§ **Exercise goal**
Copy out, from the entries below, each line holding the string "materials".

*** Items

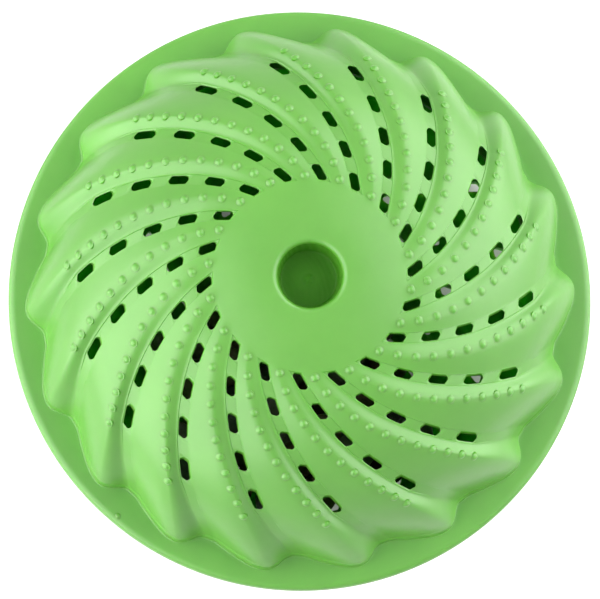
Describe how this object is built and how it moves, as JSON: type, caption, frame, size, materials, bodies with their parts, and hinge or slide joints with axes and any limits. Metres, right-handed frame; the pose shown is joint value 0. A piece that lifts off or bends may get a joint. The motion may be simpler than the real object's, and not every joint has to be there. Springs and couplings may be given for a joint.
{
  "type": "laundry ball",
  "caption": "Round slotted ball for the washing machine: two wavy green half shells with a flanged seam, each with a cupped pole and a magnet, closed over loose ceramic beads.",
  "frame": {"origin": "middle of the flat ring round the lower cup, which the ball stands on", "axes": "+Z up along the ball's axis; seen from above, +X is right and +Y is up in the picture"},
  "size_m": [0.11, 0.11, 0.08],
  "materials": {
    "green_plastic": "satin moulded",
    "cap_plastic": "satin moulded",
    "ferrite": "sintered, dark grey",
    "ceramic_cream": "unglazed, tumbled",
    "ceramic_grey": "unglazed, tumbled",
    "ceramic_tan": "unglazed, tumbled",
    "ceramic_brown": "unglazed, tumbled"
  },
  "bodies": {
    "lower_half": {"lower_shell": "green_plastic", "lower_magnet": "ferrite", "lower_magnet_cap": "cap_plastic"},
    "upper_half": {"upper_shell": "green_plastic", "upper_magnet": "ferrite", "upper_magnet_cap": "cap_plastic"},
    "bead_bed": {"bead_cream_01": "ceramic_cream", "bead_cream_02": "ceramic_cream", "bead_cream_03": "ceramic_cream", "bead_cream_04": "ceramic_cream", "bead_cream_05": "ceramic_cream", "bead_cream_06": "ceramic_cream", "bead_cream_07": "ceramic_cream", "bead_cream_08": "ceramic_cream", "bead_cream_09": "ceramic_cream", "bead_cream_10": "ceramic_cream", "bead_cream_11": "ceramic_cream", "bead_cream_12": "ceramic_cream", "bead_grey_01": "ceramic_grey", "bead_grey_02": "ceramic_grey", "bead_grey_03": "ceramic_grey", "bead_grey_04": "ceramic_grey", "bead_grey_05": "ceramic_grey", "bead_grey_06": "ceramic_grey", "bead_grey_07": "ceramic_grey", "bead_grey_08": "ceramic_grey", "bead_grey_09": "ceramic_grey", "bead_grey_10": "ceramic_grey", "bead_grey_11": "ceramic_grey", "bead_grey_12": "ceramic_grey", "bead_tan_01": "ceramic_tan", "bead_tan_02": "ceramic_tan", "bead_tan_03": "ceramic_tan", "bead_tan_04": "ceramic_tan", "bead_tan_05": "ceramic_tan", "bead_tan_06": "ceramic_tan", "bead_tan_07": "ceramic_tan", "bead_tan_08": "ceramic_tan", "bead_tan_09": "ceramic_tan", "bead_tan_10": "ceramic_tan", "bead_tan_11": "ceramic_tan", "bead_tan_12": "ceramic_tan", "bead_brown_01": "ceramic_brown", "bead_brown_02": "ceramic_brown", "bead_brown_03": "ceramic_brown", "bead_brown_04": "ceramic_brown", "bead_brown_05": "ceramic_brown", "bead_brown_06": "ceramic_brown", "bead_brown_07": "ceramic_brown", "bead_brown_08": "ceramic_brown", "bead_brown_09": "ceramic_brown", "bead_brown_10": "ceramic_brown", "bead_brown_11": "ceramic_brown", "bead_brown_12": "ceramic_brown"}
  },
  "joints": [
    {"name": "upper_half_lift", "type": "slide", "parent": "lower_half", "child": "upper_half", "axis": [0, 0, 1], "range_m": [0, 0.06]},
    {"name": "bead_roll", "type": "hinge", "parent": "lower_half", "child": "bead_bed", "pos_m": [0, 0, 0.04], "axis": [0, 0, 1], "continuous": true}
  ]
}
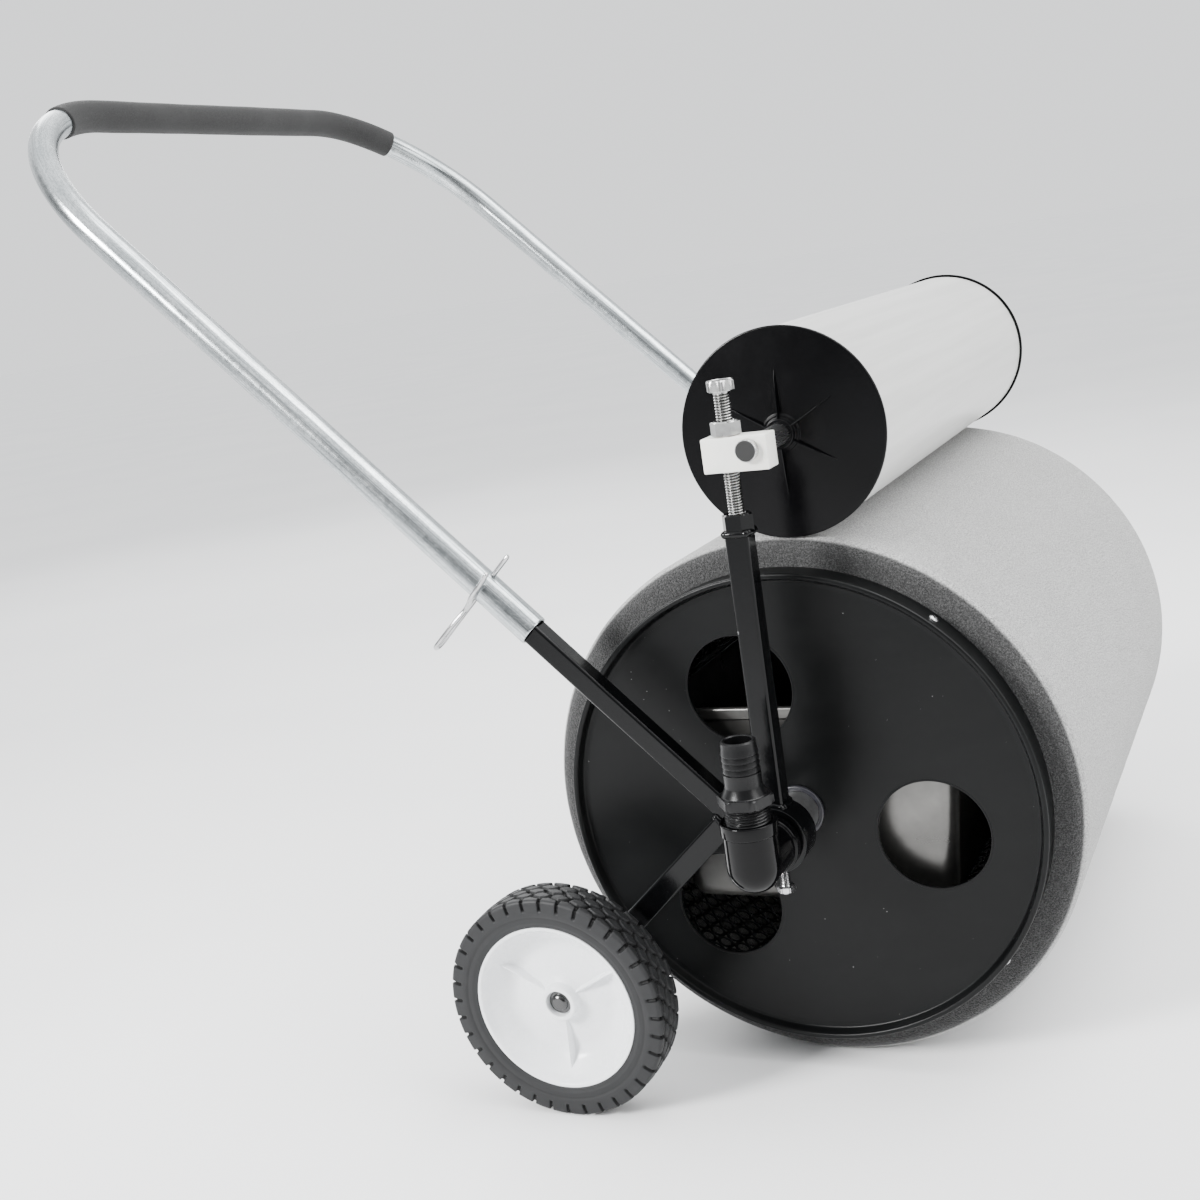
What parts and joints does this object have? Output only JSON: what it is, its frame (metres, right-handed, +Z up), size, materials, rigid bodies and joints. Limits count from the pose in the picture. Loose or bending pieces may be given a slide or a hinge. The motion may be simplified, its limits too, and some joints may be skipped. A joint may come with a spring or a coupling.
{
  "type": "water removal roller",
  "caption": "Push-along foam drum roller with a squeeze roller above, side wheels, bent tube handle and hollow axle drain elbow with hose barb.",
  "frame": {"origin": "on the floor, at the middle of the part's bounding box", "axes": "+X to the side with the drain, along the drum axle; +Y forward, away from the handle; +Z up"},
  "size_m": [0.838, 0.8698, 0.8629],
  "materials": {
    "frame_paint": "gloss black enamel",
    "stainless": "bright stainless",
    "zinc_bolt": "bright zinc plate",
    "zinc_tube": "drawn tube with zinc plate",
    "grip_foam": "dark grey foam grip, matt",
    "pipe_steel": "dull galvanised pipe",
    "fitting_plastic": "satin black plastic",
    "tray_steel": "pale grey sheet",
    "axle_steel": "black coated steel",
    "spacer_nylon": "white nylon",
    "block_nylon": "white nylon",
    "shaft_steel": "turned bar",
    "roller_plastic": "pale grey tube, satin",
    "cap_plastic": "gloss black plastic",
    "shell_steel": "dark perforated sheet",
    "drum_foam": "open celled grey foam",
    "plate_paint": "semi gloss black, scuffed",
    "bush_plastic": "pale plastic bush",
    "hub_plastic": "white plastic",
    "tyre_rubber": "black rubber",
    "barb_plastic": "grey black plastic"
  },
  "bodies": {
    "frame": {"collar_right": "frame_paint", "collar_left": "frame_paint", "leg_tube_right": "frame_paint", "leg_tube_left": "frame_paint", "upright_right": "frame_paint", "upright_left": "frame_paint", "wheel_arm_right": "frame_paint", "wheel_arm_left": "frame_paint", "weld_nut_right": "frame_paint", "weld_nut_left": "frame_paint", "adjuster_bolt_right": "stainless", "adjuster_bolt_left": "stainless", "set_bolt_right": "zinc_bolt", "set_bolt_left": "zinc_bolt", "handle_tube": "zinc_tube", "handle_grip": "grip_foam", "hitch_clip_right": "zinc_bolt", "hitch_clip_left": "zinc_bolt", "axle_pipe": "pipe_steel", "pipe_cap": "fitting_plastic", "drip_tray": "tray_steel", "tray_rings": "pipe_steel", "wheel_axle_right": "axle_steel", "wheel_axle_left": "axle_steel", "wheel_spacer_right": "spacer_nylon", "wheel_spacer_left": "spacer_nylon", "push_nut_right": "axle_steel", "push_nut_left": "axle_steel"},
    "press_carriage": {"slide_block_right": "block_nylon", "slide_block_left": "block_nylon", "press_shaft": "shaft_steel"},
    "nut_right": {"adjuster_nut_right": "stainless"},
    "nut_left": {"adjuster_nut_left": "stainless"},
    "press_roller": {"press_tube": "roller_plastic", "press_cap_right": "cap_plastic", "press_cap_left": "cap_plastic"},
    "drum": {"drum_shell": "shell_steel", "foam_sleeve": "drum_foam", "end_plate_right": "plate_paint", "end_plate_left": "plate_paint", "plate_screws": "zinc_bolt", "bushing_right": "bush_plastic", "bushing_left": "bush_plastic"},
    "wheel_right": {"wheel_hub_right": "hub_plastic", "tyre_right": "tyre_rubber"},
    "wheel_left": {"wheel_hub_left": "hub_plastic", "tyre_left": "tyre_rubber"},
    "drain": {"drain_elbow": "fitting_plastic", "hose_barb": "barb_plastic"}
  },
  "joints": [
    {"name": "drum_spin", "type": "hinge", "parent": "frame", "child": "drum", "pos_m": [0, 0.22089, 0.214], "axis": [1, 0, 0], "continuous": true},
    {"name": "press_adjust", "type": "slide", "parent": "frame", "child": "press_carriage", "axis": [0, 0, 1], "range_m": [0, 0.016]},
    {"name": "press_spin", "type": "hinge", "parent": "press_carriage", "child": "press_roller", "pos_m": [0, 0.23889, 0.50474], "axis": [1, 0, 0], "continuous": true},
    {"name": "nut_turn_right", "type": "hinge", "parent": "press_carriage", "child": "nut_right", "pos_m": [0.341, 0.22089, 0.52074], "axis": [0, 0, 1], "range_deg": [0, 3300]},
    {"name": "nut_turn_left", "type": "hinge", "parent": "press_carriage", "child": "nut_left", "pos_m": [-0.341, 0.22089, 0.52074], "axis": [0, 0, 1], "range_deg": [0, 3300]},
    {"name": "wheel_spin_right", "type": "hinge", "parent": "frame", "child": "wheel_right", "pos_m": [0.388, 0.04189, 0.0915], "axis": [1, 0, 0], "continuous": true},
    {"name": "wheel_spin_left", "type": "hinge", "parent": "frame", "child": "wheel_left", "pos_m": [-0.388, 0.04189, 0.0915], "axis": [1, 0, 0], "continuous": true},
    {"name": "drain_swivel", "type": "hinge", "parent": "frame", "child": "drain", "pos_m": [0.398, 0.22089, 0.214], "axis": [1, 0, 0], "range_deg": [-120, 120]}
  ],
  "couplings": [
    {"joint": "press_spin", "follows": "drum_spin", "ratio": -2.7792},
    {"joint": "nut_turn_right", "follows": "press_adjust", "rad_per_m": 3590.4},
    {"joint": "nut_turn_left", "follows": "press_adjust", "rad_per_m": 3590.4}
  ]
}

******

§ **The result**
Describe how this object is built and how it moves, as JSON: type, caption, frame, size, materials, bodies with their parts, and hinge or slide joints with axes and any limits. Metres, right-handed frame; the pose shown is joint value 0. A piece that lifts off or bends may get a joint. The motion may be simpler than the real object's, and not every joint has to be there. Springs and couplings may be given for a joint.
  "materials": {
What parts and joints does this object have? Output only JSON: what it is, its frame (metres, right-handed, +Z up), size, materials, rigid bodies and joints. Limits count from the pose in the picture. Loose or bending pieces may be given a slide or a hinge. The motion may be simplified, its limits too, and some joints may be skipped. A joint may come with a spring or a coupling.
  "materials": {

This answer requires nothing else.